The obvious challenge is of course applying an overall standard throughout all the production sites. However, difference in culture, business maturity of the individual sites, local management and even regulation can be a drawback to achieve such transparency. Also the choice of the applicable key performance indicators, and more to get consensus on it, is a difficult road.

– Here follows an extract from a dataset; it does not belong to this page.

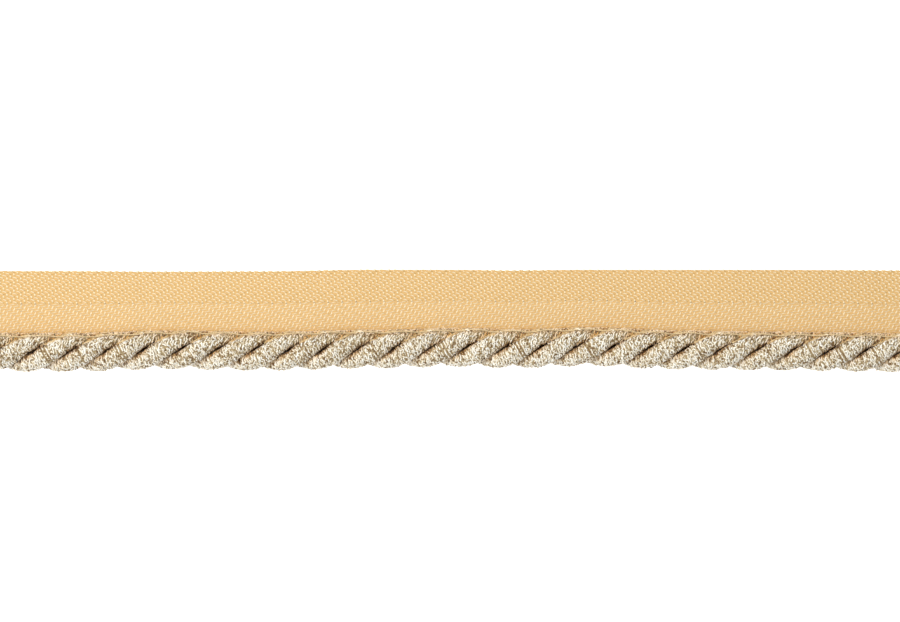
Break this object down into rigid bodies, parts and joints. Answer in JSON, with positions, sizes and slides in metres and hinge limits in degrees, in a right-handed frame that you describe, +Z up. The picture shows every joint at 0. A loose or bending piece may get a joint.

The lack of standards withholds companies to unlock a lot of their potential. Suboptimal production processes not only have an effect on the cost of production. Also other departments such as distribution, sales, maintenance suffer from it.

Global information.
A second strategic issue is the unlocking of the global data. This comes into the area of the Chief Intelligence Officer which needs to apply a set of tools, architecture and platforms which can gather, distribute or even analyze the information from the various sites in a real time environment. This also demands a approach to standardize the global IT environment. Reconfiguring your massive ERP system isn’t that attractive due to high expenses and long throughput times to realizes changes in information demand. At that already implies that all sites are real time connected to the ERP and have the same level of business maturity.

Top to Bottom.
The maturity of the business or the lack of it, becomes evident as the global organization did develop her global strategy, but such strategy never touches base. The implication of global data collection only really works if each Site has deployed such approach all the way down to the shopfloor. That sounds obvious, but in a global environment such wide top to bottom out role is time and expense consuming and requires a tremendous effort in management and dedication. However, the return can easily outweigh the cost.

Drivers.
That such information is required is shown in the research by the Aberdeen group who investigated what the main drivers are in Manufacturing. By 70% the respondent replied that ‘reduce cost of operation is the main driver, followed by ‘improve delivery to market’ by 38%. The management of global supply chains is ticked at 36%, which is surprisingly low in a world where global supply chains become increasingly more important.

Key elements.
Synchronizing metrics across the organization is an important strategy, especially when attempting to manage business processes that transcend traditional boundaries in a manufacturing organization” is considered as the main issue to resolve. Such metrics can be of use when engineers change products specifications or to evaluate the impact of a changed forecast or attainment to forecast. As global business are tied up, a change in any of the links, influences the entire chain.

O.E.E.
Organizational Equipment Effectiveness to be exact. The major stronghold of O.E.E is it’s standard way of calculating the performance of Manufacturing. It is a hierarchy of metrics which evaluates and indicates how effectively a manufacturing operation is utilized. It evaluates Availability * Performance * Quality. When implemented within a Lean manufacturing program, which can be outrolled worldwide, it supplies a standard group of metrics against all production sites can be evaluated. The most ERP systems which include a complete manufacturing module, often supply such information.

Lean Manufacturing.
The real important issue here is the implementation on the workfloor. The metrics are as reliable as the input from the workfloor. For that reason, implementation of such metrics should be embedded in a broader scope such as a Lean Manufacturing program. Such program not only envisions the deployment of metrics but also the human factor in manufacturing processes. After all, OEE is the results of 3 main components of which Quality is a major driver for every company.

Steps forward.
Organizations, executives, need to focus in on the importance of global standards for their production sites and push forward to enable the technology and deployment of such standards

Manufacturing and IT need to improve their collaboration in order to realize a global platform which carries the required information stream.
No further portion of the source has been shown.